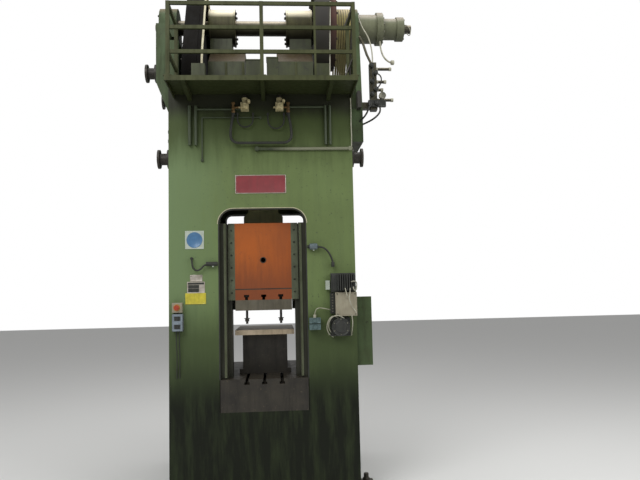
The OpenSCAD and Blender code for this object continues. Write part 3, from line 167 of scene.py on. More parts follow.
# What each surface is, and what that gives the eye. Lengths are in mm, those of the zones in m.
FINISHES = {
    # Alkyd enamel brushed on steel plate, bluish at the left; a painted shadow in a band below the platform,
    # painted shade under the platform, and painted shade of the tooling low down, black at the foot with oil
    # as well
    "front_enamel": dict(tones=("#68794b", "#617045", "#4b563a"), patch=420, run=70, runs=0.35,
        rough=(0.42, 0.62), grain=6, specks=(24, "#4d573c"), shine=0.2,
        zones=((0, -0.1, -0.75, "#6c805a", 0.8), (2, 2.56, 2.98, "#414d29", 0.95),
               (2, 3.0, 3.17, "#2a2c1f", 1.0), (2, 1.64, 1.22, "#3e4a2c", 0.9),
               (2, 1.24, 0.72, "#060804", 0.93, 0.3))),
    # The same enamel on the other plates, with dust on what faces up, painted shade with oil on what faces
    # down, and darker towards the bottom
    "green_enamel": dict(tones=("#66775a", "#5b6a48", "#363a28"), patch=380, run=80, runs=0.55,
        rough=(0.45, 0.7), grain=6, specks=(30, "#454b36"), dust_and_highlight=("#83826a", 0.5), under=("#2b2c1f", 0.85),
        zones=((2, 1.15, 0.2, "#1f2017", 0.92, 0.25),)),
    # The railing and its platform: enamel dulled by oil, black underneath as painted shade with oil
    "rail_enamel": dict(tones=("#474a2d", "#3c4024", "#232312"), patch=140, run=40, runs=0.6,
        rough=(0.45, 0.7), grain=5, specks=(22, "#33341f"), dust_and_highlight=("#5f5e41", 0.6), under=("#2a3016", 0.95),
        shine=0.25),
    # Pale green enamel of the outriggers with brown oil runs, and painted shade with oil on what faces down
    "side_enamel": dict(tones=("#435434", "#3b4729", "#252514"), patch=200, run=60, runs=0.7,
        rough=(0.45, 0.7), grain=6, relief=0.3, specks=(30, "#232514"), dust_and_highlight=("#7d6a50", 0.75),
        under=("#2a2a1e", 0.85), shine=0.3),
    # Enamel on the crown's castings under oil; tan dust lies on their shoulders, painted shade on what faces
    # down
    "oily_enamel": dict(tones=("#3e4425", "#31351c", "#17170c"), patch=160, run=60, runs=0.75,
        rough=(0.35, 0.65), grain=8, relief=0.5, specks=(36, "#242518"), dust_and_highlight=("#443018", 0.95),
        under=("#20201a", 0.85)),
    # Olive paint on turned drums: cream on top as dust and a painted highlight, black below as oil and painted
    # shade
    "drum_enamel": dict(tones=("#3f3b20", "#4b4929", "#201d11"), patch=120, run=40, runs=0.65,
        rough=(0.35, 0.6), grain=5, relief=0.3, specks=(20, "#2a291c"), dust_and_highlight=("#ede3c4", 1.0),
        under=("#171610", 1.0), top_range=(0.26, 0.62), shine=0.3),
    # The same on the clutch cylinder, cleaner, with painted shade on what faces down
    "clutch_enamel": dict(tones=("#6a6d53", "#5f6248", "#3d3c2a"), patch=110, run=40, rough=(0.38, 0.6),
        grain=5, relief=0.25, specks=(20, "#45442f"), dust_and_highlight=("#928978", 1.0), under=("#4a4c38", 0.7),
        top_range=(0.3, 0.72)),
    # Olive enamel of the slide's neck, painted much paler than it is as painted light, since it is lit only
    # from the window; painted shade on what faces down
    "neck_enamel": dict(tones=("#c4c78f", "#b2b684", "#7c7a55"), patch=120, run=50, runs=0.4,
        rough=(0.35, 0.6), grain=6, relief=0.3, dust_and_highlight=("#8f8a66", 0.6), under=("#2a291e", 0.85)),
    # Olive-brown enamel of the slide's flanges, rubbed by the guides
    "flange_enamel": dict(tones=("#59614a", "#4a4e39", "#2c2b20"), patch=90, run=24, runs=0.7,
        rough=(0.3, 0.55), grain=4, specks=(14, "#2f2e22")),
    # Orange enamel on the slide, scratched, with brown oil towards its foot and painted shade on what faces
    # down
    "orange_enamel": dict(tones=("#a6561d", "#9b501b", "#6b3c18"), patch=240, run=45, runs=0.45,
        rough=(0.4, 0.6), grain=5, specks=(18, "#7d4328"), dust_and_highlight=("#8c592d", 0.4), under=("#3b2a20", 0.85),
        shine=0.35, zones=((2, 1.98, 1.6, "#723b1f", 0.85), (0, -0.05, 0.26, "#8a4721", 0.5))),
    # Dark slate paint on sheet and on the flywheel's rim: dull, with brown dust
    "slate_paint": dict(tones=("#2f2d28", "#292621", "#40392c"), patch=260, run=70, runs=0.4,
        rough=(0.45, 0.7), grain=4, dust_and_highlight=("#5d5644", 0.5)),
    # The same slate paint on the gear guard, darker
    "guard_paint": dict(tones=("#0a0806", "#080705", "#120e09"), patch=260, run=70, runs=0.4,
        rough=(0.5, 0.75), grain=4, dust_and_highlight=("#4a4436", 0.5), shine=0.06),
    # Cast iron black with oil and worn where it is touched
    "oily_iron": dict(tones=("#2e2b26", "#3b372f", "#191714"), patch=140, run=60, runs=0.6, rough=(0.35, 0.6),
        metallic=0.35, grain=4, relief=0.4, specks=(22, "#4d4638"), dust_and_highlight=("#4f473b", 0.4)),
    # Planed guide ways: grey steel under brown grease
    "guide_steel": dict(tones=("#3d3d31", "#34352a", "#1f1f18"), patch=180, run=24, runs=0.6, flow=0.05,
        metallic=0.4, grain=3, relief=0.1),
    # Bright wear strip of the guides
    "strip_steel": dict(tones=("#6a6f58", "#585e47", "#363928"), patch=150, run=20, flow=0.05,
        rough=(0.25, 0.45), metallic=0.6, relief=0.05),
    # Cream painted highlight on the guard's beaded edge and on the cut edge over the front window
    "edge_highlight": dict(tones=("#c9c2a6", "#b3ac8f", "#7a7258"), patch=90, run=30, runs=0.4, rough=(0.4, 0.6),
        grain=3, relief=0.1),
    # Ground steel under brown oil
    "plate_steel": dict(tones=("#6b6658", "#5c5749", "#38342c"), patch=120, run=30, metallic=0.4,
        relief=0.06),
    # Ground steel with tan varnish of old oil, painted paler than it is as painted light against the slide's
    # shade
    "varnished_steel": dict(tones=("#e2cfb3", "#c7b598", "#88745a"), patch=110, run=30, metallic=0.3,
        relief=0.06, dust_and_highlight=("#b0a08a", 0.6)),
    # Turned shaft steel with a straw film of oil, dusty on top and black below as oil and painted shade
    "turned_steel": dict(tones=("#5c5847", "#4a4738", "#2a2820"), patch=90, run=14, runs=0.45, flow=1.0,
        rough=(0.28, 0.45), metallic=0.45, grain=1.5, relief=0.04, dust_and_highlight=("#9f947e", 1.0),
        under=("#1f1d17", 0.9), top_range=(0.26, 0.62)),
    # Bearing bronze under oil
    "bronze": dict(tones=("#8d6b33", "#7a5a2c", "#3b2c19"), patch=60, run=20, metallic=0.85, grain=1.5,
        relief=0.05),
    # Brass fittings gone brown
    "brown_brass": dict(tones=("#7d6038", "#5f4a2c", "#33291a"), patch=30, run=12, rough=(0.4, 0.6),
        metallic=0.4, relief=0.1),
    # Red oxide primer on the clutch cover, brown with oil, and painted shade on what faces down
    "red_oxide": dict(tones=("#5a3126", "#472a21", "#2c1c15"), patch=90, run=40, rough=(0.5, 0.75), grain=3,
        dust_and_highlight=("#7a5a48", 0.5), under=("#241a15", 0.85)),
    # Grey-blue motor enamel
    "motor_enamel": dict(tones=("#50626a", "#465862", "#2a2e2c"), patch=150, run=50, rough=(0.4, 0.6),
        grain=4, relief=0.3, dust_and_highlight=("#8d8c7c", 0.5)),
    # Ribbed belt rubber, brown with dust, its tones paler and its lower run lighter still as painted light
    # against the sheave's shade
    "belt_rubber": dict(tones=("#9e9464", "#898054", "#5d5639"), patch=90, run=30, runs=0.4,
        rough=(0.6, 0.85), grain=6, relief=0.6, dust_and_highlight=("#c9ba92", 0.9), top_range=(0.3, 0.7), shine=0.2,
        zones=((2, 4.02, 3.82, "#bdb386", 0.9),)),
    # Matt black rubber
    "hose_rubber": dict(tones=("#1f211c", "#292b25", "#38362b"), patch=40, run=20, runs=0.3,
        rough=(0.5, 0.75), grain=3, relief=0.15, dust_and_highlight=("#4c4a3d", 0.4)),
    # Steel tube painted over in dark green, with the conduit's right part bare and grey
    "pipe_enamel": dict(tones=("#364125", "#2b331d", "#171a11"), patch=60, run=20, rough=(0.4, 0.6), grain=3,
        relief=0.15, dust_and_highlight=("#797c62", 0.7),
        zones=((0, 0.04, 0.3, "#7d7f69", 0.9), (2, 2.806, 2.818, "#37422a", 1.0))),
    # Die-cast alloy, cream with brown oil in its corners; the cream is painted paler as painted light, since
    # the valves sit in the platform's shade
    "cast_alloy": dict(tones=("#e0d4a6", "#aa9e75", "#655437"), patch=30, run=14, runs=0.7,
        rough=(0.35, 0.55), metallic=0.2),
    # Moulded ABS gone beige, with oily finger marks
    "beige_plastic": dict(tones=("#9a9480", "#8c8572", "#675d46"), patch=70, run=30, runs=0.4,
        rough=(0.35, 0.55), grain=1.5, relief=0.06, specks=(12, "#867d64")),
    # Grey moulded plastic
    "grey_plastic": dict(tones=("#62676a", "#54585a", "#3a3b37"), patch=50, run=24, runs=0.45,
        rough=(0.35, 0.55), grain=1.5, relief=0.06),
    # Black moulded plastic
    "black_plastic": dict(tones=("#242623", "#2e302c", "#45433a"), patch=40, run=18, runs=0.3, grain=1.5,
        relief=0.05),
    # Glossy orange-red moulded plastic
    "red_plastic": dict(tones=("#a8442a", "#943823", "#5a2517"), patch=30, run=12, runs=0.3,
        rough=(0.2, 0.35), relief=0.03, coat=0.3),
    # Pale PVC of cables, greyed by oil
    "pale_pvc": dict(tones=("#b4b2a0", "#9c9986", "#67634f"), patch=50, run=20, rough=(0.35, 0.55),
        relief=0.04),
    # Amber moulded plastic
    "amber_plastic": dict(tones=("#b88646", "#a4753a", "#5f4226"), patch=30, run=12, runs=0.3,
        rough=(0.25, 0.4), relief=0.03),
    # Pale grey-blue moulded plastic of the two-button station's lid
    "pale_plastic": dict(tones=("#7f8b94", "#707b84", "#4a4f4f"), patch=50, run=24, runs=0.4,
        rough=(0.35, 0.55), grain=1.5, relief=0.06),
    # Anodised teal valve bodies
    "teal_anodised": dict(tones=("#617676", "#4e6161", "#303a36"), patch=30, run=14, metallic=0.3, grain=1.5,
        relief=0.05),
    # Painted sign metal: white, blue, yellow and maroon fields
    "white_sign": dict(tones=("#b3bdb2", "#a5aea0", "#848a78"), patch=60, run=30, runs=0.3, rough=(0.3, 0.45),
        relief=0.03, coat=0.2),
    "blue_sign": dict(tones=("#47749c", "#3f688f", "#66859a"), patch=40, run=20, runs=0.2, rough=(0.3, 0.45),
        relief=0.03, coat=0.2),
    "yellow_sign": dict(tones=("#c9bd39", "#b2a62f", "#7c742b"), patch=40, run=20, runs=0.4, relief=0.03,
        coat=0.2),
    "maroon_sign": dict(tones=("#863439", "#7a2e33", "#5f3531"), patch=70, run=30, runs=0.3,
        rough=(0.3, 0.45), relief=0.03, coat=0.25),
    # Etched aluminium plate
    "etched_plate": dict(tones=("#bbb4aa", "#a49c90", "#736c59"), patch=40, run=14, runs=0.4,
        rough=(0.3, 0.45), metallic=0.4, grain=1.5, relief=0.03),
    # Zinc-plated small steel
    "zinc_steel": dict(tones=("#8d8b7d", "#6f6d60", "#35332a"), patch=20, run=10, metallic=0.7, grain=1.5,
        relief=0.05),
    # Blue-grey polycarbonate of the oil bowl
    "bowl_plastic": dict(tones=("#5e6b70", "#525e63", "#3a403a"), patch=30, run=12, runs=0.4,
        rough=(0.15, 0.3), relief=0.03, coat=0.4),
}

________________

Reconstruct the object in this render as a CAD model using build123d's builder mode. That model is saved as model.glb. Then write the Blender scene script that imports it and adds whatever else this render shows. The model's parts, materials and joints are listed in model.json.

________________

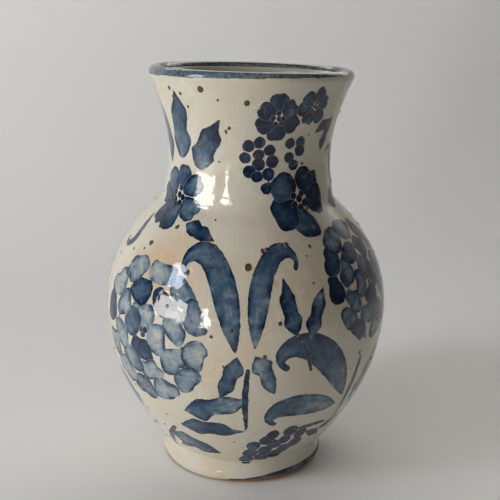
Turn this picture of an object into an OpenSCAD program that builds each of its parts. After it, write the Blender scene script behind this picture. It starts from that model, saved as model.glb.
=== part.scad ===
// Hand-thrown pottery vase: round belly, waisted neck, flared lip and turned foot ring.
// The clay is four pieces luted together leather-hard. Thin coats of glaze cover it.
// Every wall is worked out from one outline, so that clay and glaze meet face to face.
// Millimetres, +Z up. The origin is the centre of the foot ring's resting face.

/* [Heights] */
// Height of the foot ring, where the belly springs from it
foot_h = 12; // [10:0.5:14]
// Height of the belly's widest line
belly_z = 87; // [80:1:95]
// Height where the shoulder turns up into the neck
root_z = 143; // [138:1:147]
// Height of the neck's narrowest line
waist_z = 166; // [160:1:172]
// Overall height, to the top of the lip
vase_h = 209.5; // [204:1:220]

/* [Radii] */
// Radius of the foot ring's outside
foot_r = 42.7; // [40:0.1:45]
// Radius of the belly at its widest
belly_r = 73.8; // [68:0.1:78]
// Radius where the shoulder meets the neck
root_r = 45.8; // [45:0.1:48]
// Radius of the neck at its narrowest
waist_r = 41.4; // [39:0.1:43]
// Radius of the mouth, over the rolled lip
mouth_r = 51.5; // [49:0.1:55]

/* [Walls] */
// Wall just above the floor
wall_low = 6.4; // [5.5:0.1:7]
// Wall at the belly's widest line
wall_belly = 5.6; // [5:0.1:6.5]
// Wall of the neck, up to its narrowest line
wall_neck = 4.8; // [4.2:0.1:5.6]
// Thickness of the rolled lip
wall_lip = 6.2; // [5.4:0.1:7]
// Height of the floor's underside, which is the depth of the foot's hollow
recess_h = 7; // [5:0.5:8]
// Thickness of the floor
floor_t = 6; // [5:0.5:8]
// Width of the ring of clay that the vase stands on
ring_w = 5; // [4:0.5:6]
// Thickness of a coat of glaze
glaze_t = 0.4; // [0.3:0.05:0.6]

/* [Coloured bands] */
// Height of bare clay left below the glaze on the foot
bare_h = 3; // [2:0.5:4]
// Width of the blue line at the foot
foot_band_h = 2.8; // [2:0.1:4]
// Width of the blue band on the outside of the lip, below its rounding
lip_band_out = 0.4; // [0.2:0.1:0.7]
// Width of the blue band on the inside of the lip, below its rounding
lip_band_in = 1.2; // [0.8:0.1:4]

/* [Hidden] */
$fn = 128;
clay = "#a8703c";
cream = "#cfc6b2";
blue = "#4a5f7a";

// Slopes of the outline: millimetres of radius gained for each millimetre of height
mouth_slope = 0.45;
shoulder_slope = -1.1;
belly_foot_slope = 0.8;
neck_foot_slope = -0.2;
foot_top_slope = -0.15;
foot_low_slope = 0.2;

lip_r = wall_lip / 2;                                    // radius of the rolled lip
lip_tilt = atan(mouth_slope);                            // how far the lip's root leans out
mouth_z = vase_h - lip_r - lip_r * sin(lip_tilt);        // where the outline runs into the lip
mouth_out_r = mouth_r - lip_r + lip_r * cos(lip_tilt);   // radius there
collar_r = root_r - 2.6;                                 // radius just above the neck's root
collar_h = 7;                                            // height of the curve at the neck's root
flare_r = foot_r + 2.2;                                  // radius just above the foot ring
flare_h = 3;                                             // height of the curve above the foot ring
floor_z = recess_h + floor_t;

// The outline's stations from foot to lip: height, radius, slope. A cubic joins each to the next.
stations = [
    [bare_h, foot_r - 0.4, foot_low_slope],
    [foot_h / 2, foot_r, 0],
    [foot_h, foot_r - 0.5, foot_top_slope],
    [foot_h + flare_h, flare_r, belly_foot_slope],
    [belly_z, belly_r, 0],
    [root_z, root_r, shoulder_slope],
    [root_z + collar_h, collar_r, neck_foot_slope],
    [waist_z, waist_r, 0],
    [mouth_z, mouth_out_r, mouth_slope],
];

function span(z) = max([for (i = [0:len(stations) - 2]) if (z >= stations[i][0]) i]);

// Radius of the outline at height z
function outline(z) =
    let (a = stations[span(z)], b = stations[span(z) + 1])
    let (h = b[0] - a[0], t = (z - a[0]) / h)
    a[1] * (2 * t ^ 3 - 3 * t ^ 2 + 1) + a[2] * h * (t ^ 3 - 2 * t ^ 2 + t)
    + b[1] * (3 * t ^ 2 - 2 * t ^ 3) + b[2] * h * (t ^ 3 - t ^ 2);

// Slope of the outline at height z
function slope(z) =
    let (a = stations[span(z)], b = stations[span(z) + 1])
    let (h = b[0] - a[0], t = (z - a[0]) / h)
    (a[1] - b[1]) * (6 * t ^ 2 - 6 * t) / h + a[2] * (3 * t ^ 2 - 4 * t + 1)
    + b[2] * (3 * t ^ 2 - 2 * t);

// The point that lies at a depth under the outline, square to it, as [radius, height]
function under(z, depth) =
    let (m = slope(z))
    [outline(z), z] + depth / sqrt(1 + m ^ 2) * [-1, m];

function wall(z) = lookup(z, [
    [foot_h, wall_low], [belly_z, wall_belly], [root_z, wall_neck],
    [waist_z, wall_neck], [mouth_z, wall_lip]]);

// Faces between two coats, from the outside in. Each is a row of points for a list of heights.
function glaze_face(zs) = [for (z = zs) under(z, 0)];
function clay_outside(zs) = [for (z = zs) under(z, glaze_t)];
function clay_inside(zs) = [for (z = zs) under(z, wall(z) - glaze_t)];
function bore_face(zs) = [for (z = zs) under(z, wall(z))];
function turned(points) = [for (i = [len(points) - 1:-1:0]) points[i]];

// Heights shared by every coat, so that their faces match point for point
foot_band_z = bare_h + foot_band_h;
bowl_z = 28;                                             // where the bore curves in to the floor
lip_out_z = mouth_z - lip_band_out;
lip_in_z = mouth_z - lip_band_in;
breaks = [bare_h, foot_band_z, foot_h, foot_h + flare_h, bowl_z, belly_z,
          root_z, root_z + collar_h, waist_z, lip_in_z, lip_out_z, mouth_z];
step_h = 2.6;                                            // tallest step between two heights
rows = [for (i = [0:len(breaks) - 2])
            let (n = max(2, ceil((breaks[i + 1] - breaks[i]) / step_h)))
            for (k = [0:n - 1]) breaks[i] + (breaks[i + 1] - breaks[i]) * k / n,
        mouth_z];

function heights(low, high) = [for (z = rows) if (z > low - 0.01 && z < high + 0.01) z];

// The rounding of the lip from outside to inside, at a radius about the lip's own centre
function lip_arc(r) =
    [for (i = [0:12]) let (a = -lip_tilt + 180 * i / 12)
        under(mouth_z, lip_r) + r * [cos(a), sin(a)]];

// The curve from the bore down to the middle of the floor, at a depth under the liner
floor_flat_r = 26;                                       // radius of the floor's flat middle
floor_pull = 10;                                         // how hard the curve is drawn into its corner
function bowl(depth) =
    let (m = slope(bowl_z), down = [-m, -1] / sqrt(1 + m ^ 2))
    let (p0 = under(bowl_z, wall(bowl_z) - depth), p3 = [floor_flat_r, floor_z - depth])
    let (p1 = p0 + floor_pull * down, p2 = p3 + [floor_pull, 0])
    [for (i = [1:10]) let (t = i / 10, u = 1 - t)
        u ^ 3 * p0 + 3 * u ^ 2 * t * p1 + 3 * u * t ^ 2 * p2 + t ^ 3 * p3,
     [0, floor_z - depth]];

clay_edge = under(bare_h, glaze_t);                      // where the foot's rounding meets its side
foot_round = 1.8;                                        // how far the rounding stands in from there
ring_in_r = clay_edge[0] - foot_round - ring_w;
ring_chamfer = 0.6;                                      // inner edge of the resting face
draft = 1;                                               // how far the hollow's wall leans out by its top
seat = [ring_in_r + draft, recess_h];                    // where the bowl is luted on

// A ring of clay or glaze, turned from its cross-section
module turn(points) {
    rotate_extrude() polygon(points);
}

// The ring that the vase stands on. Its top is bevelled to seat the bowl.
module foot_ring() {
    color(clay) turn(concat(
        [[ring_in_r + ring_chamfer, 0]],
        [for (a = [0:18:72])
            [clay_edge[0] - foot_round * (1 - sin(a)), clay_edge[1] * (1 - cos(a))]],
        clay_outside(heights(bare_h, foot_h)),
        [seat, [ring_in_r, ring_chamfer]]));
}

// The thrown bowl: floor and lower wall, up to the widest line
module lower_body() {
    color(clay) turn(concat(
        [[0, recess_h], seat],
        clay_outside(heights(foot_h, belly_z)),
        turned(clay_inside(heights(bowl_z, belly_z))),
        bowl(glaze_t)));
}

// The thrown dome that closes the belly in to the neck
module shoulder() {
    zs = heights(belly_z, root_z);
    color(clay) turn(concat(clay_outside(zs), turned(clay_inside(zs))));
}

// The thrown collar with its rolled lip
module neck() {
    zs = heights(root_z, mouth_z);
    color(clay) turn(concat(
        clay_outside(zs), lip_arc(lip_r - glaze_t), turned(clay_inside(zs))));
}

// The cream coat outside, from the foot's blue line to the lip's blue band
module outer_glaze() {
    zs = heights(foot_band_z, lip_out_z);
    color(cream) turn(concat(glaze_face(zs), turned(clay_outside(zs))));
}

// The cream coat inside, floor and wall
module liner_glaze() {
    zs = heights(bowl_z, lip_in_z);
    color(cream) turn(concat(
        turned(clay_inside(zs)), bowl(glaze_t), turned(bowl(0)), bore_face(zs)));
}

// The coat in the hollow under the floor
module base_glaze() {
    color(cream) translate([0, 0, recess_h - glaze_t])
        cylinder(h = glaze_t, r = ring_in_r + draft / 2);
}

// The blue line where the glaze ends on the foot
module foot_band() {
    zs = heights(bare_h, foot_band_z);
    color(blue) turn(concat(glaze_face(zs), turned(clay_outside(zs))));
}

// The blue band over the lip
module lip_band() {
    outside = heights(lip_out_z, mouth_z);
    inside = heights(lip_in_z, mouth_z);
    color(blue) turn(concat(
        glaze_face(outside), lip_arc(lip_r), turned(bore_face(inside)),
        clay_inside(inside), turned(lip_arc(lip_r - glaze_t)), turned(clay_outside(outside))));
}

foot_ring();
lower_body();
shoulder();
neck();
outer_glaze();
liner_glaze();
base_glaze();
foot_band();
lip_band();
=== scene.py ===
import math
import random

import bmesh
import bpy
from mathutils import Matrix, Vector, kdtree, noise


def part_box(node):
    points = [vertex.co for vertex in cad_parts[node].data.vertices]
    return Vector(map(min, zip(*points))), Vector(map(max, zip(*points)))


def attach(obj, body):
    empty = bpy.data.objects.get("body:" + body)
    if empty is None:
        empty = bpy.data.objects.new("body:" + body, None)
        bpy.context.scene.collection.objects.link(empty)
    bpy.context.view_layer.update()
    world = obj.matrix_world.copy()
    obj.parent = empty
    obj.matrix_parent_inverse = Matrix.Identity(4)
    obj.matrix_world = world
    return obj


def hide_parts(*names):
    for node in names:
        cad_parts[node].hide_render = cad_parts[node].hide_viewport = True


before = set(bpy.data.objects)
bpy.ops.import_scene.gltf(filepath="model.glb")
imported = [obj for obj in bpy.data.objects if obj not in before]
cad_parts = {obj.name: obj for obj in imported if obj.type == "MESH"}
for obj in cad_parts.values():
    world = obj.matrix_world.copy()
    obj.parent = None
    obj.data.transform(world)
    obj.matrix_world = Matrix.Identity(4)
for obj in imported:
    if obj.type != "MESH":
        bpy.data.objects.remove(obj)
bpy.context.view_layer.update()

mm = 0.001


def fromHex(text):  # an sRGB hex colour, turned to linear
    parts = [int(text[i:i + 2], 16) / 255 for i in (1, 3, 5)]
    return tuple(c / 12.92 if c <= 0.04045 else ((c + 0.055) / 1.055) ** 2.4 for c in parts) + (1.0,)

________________

WORK INSTRUCTIONS » Starting at the line that contains "over the lip", set down every line up to and including the line that contains "for node in", exactly as given, and no other line.

FULL ANSWER »
// The blue band over the lip
module lip_band() {
    outside = heights(lip_out_z, mouth_z);
    inside = heights(lip_in_z, mouth_z);
    color(blue) turn(concat(
        glaze_face(outside), lip_arc(lip_r), turned(bore_face(inside)),
        clay_inside(inside), turned(lip_arc(lip_r - glaze_t)), turned(clay_outside(outside))));
}

foot_ring();
lower_body();
shoulder();
neck();
outer_glaze();
liner_glaze();
base_glaze();
foot_band();
lip_band();
=== scene.py ===
import math
import random

import bmesh
import bpy
from mathutils import Matrix, Vector, kdtree, noise


def part_box(node):
    points = [vertex.co for vertex in cad_parts[node].data.vertices]
    return Vector(map(min, zip(*points))), Vector(map(max, zip(*points)))


def attach(obj, body):
    empty = bpy.data.objects.get("body:" + body)
    if empty is None:
        empty = bpy.data.objects.new("body:" + body, None)
        bpy.context.scene.collection.objects.link(empty)
    bpy.context.view_layer.update()
    world = obj.matrix_world.copy()
    obj.parent = empty
    obj.matrix_parent_inverse = Matrix.Identity(4)
    obj.matrix_world = world
    return obj


def hide_parts(*names):
    for node in names:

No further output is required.